47-Acre Site Being Marketed to Potential Buyers as an “Urban Neighborhood” Approved for Up to 6 Million SF of Development
The owner of the Mall of America is negotiating to buy one of the largest redevelopment sites in Los Angeles: the former rocket-engine manufacturing site of Aerojet Rocketdyne.
Triple Five Group Ltd., a diversified development and finance organization with extensive experience in major mixed-use development projects, plans to acquire the 47-acre site at 6633 Canoga Ave. in Warner Center from Rocketdyne’s former parent company, United Technologies Corp.
While under contract, Triple Five has been reaching out to a number of governmental organizations including Councilman Bob Blumenfield, who represents the district that comprises the Rocketdyne site.

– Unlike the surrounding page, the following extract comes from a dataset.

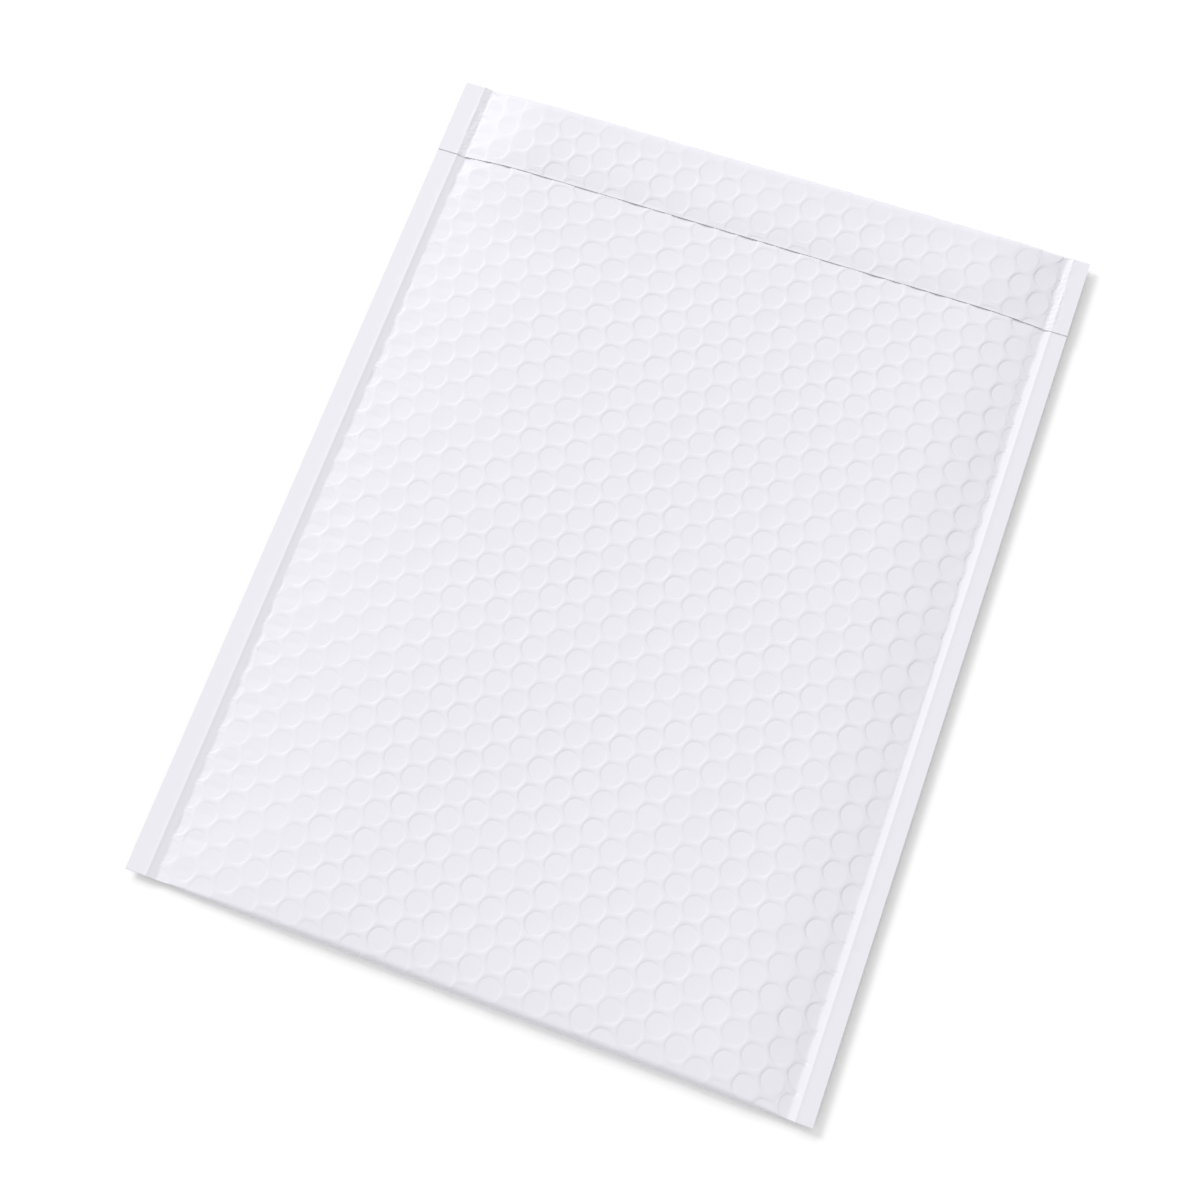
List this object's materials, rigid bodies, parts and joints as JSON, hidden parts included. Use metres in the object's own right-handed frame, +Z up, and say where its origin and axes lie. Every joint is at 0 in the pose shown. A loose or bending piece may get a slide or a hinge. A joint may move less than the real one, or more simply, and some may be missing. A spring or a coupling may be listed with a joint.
{
  "type": "padded envelope",
  "caption": "Flat white padded mailing envelope of bubble film: a side-sealed pocket with a rounded bottom fold and a self-seal flap folded down over its mouth.",
  "frame": {"origin": "middle of the surface that the back panel lies on, at the centre of the envelope's outline", "axes": "+X across the envelope between the side seals, +Y along it from the bottom fold to the fold of the flap, +Z up out of the front panel"},
  "size_m": [0.275, 0.36, 0.0088],
  "materials": {
    "envelope_film": "satin white polyethylene film over bubble film, smooth where it is heat-sealed",
    "adhesive": "clear amber hot-melt adhesive, glossy",
    "release_film": "thin siliconised release film, smooth and glossy"
  },
  "bodies": {
    "root": {"padded_envelope": "envelope_film", "adhesive_strip": "adhesive", "release_liner": "release_film"}
  },
  "joints": []
}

Blumenfield’s office confirmed Triple Five representatives approached him and his staff about the purchase of the site but added that they are not involved in the execution of the deal.
The property is expected to sell for a price of approximately $150 million, said a source who was previously involved in a portion of the deal but was not authorized to speak.
James Abbott, executive director of Realty Advisory Group Inc. who holds the sale listing for United Technologies, confirmed the property is under contract but was limited from commenting about the buyer due to a non-disclosure agreement.
Should the sale close, it would be the largest land sale by acreage in the Los Angeles market since Sares Regus Group bought the 110-acre former Toyota USA headquarters campus in Torrance for $270 million last year. The sale price for that site reflected that it included several existing buildings and structures on the former corporate campus.
Triple Five, founded and operated by Canadian family the Ghermezians, owns several of North America’s largest malls: the 4.2 million-square-foot Mall of America in Minnesota and the 5.2 million-square-foot West Edmonton Mall in Alberta, Canada. It is also under construction on the $4.8 billion American Dream Meadowlands project in New Jersey.
The 47-acre former Rocketdyne site is being marketed as an urban neighborhood with up to 6 million square feet of development including 3,950 residential units, 1.13 million square feet of office space, 200,000 square feet of shops and restaurants as well as a 210-room hotel. Plans for the proposed project also include assisted living, and cultural and education space.
Boston Global Investors of Boston developed the site plans for United Technologies.
Bounded by Canoga Avenue, Victory Boulevard, Owensmouth Avenue and Vanowen Street, the property falls within the L.A. City Council-approved Warner Center 2035 Plan. The specific plan was created to facilitate the growth of a more centralized “live, work, play” environment in the transit-oriented district of the West Valley. Among its provisions, it lifts building height limits on the area and allows for 30 million square feet of commercial space and 26,000 residences.
One of the main attributes of the site is its location directly across from Westfield Corp.’s sprawling development that includes Westfield Topanga mall and The Village. It also includes Westfield’s The Promenade, where the company is planning 1,400 residences, a 15,000-seat sports and entertainment center, two hotels, 620,000 square feet of office and 244,000 square feet of retail over the next 12 years.
The Rocketdyne complex was developed more than 60 years ago by the U.S. Air Force to manufacture rocket engines. The property changed hands over the years but remained a rocket-building facility. United Technologies bought the site in 2005 as part of its acquisition of Rocketdyne from the Boeing Co. United Technologies subsequently merged Rocketdyne with its Pratt & Whitney division.
GenCorp. Inc. bought the Rocketdyne business nine years later for $550 million, leaving United Technologies with the huge property. GenCorp. changed its name to Aerojet Rocketdyne Holdings Inc. and leased the site back until 2014 when it relocated to a plant on De Soto Avenue.
The site previously had about 16 industrial and office buildings totaling approximately 800,000 square feet. The buildings have been razed and the site has been undergoing environmental clean-up.
Hartford, Conn.-based United Technologies has been marketing the property for sale through Realty Advisory Group Inc., Kidder Mathews and Binswanger. [ uptownatwarnercenter.com]
It’s unclear whether Triple Five plans to move forward with the existing plans associated with the project.
The company, which operates a home construction unit, has completed 3,000 residences worldwide and has 30,000 residential units in planning or development in the U.S. and Canada, according to its website.
Triple Five is most well-known for its mega-malls. The Mall of America and West Edmonton Mall feature much more than shops. They include theme parks, water parks, mini golf courses and other more experiential components.
The company is developing the 90-acre American Dream Meadowlands mall in New Jersey that is slated to include a Legoland, water park and an indoor ski slope. After several delays, the first phase is expected to open next year.
A United Technologies representative, who confirmed the marketing of the property, directed requests for comments to Abbott. Triple Five did not return requests for comment.